What you have to do ->
Set down all of the data exactly as it appears.

----- Dataset extract -----

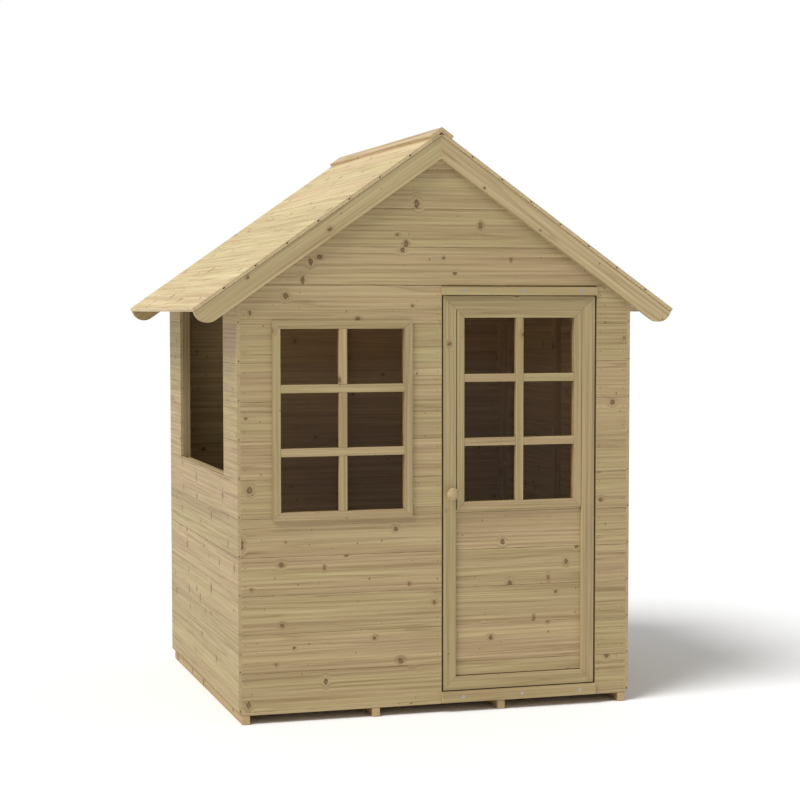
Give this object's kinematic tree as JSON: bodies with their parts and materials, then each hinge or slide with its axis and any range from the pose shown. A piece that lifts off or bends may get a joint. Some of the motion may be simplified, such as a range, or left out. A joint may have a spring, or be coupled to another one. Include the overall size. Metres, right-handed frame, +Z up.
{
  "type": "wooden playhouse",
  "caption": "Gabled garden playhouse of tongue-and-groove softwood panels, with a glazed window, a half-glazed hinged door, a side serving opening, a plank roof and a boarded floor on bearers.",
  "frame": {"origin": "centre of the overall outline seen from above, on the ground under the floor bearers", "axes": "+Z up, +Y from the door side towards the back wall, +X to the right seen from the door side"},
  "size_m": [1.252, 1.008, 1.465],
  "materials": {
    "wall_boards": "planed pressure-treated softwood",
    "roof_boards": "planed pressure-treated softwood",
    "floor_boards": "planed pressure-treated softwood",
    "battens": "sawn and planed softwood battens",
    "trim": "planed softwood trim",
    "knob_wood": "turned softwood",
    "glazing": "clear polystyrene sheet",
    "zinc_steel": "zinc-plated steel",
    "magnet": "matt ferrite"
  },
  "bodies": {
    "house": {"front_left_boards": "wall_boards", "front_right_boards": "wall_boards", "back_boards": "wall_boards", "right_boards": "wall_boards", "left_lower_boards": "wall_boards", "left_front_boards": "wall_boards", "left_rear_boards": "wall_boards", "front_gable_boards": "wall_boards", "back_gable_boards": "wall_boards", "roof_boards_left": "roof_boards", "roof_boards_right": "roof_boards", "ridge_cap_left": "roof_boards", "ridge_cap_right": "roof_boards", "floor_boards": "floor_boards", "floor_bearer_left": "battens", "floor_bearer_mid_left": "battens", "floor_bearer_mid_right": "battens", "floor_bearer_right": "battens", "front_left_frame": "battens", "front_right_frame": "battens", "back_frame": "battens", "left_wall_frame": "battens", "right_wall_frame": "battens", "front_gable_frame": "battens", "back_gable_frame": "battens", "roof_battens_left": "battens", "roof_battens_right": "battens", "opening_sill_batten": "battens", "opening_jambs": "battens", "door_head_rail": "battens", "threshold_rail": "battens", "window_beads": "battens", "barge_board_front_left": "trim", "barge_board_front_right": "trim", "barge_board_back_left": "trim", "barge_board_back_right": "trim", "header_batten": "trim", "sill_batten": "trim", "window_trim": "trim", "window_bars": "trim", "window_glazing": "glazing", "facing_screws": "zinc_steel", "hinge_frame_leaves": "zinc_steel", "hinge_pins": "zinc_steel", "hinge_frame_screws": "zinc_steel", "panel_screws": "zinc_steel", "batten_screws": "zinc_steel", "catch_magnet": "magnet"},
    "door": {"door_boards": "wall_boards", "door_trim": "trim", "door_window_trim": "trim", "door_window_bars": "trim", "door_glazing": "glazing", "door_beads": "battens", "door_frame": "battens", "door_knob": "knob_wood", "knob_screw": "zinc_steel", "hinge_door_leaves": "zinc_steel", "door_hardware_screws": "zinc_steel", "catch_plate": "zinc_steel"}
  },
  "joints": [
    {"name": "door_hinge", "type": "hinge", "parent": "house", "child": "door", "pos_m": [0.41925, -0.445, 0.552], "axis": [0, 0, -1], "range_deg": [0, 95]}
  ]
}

-----

Output of the task ->
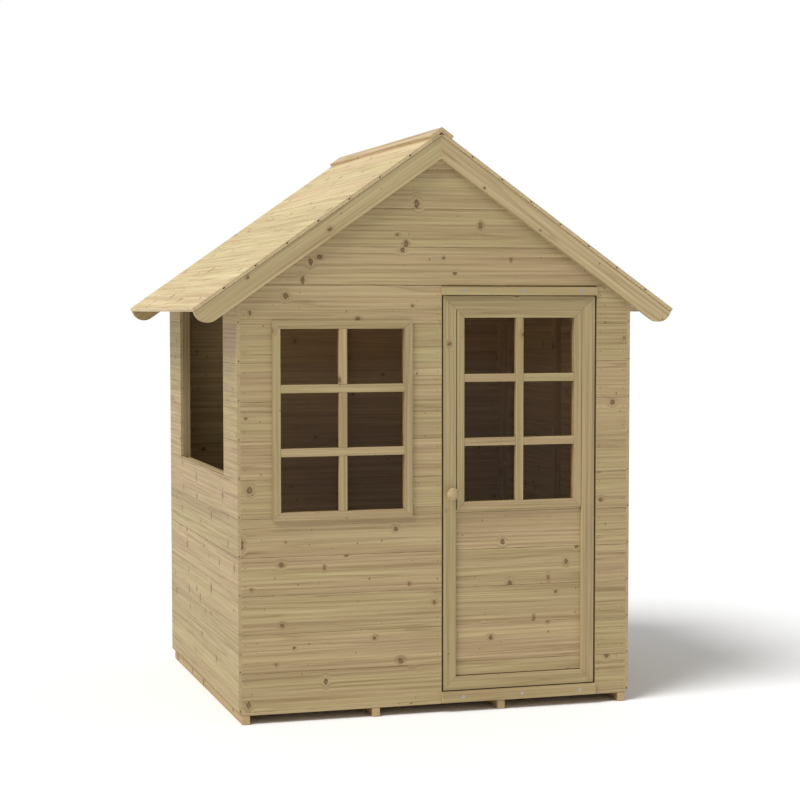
Give this object's kinematic tree as JSON: bodies with their parts and materials, then each hinge or slide with its axis and any range from the pose shown. A piece that lifts off or bends may get a joint. Some of the motion may be simplified, such as a range, or left out. A joint may have a spring, or be coupled to another one. Include the overall size. Metres, right-handed frame, +Z up.
{
  "type": "wooden playhouse",
  "caption": "Gabled garden playhouse of tongue-and-groove softwood panels, with a glazed window, a half-glazed hinged door, a side serving opening, a plank roof and a boarded floor on bearers.",
  "frame": {"origin": "centre of the overall outline seen from above, on the ground under the floor bearers", "axes": "+Z up, +Y from the door side towards the back wall, +X to the right seen from the door side"},
  "size_m": [1.252, 1.008, 1.465],
  "materials": {
    "wall_boards": "planed pressure-treated softwood",
    "roof_boards": "planed pressure-treated softwood",
    "floor_boards": "planed pressure-treated softwood",
    "battens": "sawn and planed softwood battens",
    "trim": "planed softwood trim",
    "knob_wood": "turned softwood",
    "glazing": "clear polystyrene sheet",
    "zinc_steel": "zinc-plated steel",
    "magnet": "matt ferrite"
  },
  "bodies": {
    "house": {"front_left_boards": "wall_boards", "front_right_boards": "wall_boards", "back_boards": "wall_boards", "right_boards": "wall_boards", "left_lower_boards": "wall_boards", "left_front_boards": "wall_boards", "left_rear_boards": "wall_boards", "front_gable_boards": "wall_boards", "back_gable_boards": "wall_boards", "roof_boards_left": "roof_boards", "roof_boards_right": "roof_boards", "ridge_cap_left": "roof_boards", "ridge_cap_right": "roof_boards", "floor_boards": "floor_boards", "floor_bearer_left": "battens", "floor_bearer_mid_left": "battens", "floor_bearer_mid_right": "battens", "floor_bearer_right": "battens", "front_left_frame": "battens", "front_right_frame": "battens", "back_frame": "battens", "left_wall_frame": "battens", "right_wall_frame": "battens", "front_gable_frame": "battens", "back_gable_frame": "battens", "roof_battens_left": "battens", "roof_battens_right": "battens", "opening_sill_batten": "battens", "opening_jambs": "battens", "door_head_rail": "battens", "threshold_rail": "battens", "window_beads": "battens", "barge_board_front_left": "trim", "barge_board_front_right": "trim", "barge_board_back_left": "trim", "barge_board_back_right": "trim", "header_batten": "trim", "sill_batten": "trim", "window_trim": "trim", "window_bars": "trim", "window_glazing": "glazing", "facing_screws": "zinc_steel", "hinge_frame_leaves": "zinc_steel", "hinge_pins": "zinc_steel", "hinge_frame_screws": "zinc_steel", "panel_screws": "zinc_steel", "batten_screws": "zinc_steel", "catch_magnet": "magnet"},
    "door": {"door_boards": "wall_boards", "door_trim": "trim", "door_window_trim": "trim", "door_window_bars": "trim", "door_glazing": "glazing", "door_beads": "battens", "door_frame": "battens", "door_knob": "knob_wood", "knob_screw": "zinc_steel", "hinge_door_leaves": "zinc_steel", "door_hardware_screws": "zinc_steel", "catch_plate": "zinc_steel"}
  },
  "joints": [
    {"name": "door_hinge", "type": "hinge", "parent": "house", "child": "door", "pos_m": [0.41925, -0.445, 0.552], "axis": [0, 0, -1], "range_deg": [0, 95]}
  ]
}